Je suis chercheuse au CNRS, mais je donne des cours dans ma spécialité, surtout au niveau master et doctorat. J’accueille régulièrement des stagiaires dans mon laboratoire, du BTS au master, pour les former et les guider. Mes enseignants et encadrants ont été essentiels pour mon parcours. Ils ont su communiquer leur enthousiasme et m’ont donné confiance en moi-même. Aujourd’hui j’essaie de donner cela en retour. Je suis aussi impliquée dans l’Union Internationale de Biophysique Pure et Appliquée. Cette association soutient des étudiants et de jeunes scientifiques, notamment de pays émergents, grâce à des prix et des bourses de voyage. Ils peuvent ainsi assister à des conférences internationales, présenter leurs travaux et échanger avec des scientifiques de renom. En 2023, j’ai participé au Webinathon organisé pour l’Année Internationale des Sciences Fondamentales pour le Développement Durable pour illustrer comment la biophysique aborde des questions importantes liées à la santé et à la sécurité alimentaire.
Avez-vous rencontré dans votre activité des difficultés (personnelles/sociales/structurelles) dues au fait d’être une femme ? ou au contraire, cela vous a-t-il parfois aidée ?
Je ne peux pas dire que j’ai rencontré de difficultés particulières dues au fait d’être une femme.

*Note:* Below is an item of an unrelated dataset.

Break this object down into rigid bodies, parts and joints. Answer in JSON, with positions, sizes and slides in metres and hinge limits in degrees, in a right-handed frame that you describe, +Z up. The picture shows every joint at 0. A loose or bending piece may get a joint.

Pendant mes études, j’ai évolué dans un domaine plutôt masculin. Je n’ai pas ressenti de différence de traitement, ni de difficulté à interagir avec mon entourage. Mais je sais que je fonctionne avec un logiciel lié à mon éducation. En tant que fille j’ai été éduquée à prendre en compte les besoins des autres et à être indulgente. Je pense que j’ai travaillé plus dur que si j’avais été un garçon, parce que j’estimais que je n’avais pas droit à l’échec dans le domaine des sciences « dures ». Mais je n’aurais peut-être pas développé la résilience qui m’a permis de tracer mon chemin. De plus, il me paraît important d’être à l’écoute des autres.
Quelle est la situation au plan de l’égalité F-H dans votre domaine ? Quelles sont vos suggestions pour que la situation puisse s’améliorer plus rapidement ?

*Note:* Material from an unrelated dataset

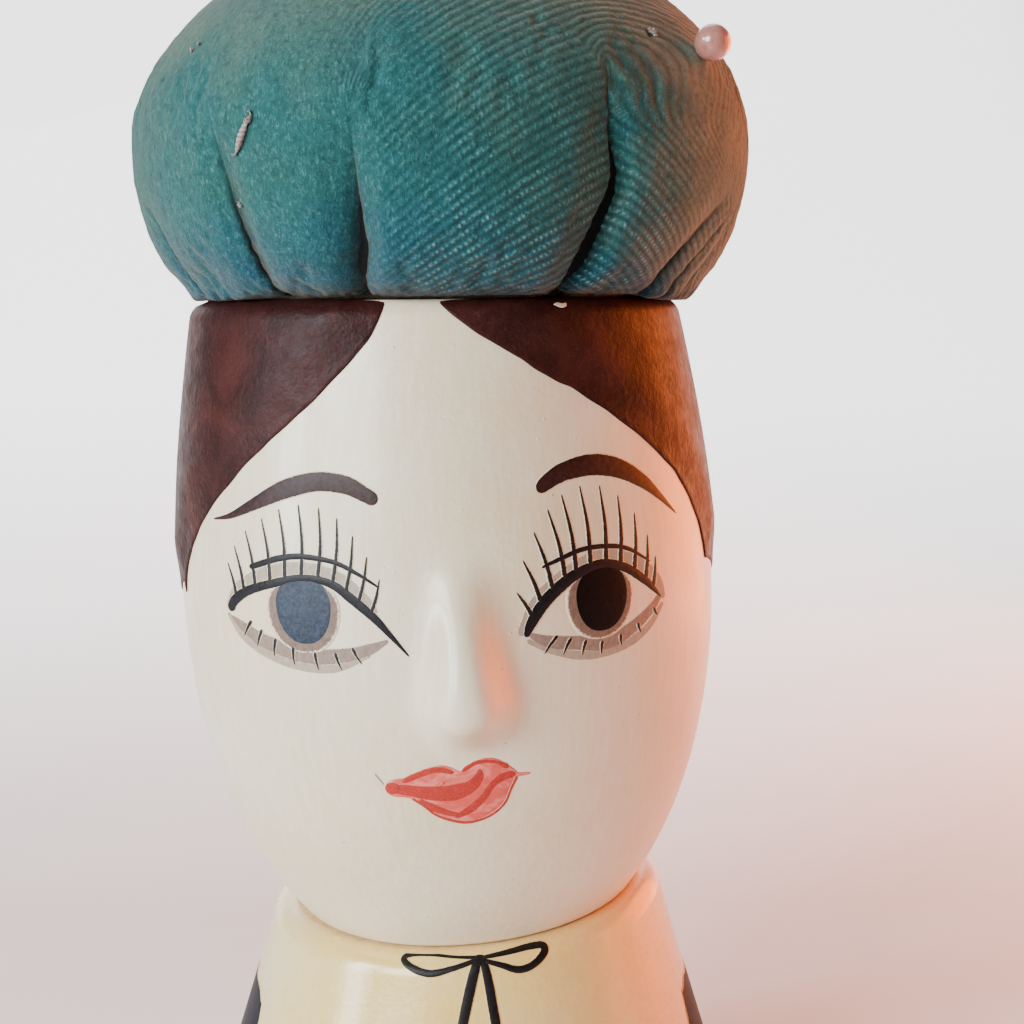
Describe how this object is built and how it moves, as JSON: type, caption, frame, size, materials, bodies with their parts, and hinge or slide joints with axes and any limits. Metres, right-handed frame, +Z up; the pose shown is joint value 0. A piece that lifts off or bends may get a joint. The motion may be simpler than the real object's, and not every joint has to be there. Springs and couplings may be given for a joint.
{
  "type": "pin cushion",
  "caption": "Painted wooden doll head and bust carrying a stuffed ribbed-velour pin cushion like a beret, with a pearl-headed pin; the head turns and lifts off on a neck dowel.",
  "frame": {"origin": "centre of the bottom face, on the axis of the bust, on the surface it stands on", "axes": "+Z up, the face looks along -Y, +X is to the viewer's right"},
  "size_m": [0.0751, 0.074, 0.16],
  "materials": {
    "bust_paint": "glossy cream enamel over turned wood",
    "face_paint": "satin cream enamel over turned wood, with fine pits",
    "hair_paint": "brushed dark brown enamel over built-up composition",
    "dowel_wood": "bare turned beech",
    "felt": "pressed wool felt",
    "card": "grey-brown card",
    "thread": "waxed cotton thread",
    "filling": "packed wool and sawdust",
    "velour": "ribbed teal knit velour",
    "pearl": "imitation pearl",
    "steel": "nickel-plated steel wire"
  },
  "bodies": {
    "bust": {"bust": "bust_paint", "base_felt": "felt"},
    "neck_dowel": {"neck_dowel": "dowel_wood"},
    "head": {"head": "face_paint", "nose": "face_paint", "hair_relief": "hair_paint", "cushion_board": "card", "gathering_thread": "thread", "cushion_filling": "filling", "cushion_cover": "velour"},
    "pearl_pin": {"pin_bead": "pearl", "pin_shaft": "steel"}
  },
  "joints": [
    {"name": "head_lift", "type": "slide", "parent": "bust", "child": "neck_dowel", "axis": [-0.0784, -0.0436, 0.996], "range_m": [0, 0.022]},
    {"name": "head_turn", "type": "hinge", "parent": "neck_dowel", "child": "head", "pos_m": [-0.0009, -0.002, 0.0445], "axis": [-0.0784, -0.0436, 0.996], "continuous": true},
    {"name": "pin_pull", "type": "slide", "parent": "head", "child": "pearl_pin", "axis": [0.5679, -0.4503, 0.689], "range_m": [0, 0.036]}
  ]
}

Quand je regarde autour de moi, parmi mes collègues ou mes étudiants, ou encore en congrès, j’ai l’impression qu’il y une parité F/H. Les statistiques montrent cependant un déséquilibre progressif quand on monte dans la hiérarchie. Je connais de nombreuses femmes fortes. Certaines ont su s’imposer, d’autres bataillent pour s’imposer. Je pense qu’on a tendance à sous-estimer une femme lorsqu’elle ne se met pas beaucoup en avant. Il faut donc encourager davantage de femmes à se présenter sur des postes à responsabilités, voire à les y imposer. Dans notre métier il est possible de mettre en avant des femmes, et c’est une façon de leur donner un coup de pouce pour qu’elle puissent montrer de quoi elles sont capables.
Quel message pouvez-vous donner aux jeunes filles pour les encourager à s’engager dans un parcours comme le vôtre ?
Mon parcours m’a amenée à exercer un métier passionnant dans lequel je me sens utile. Je peux dire c’est que cela en valait la peine. Plus jeune je n’aurais pas pu me projeter là où je suis actuellement, parce que je n’avais pas d’idée précise sur les métiers de la recherche. Il est donc important de s’informer, et encore mieux de venir nous voir dans nos laboratoires. C’est là où ont été générés les savoirs qui vous sont transmis pendant vos études. Je crois qu’il est essentiel de se fixer des buts et d’essayer de les atteindre. Le plus important, c’est le chemin parcouru et d’apprendre à bien se connaître au fur et mesure que l’on progresse. Faites-vous confiance et sachez que vous avez plus de ressources que ce que vous ne pensez.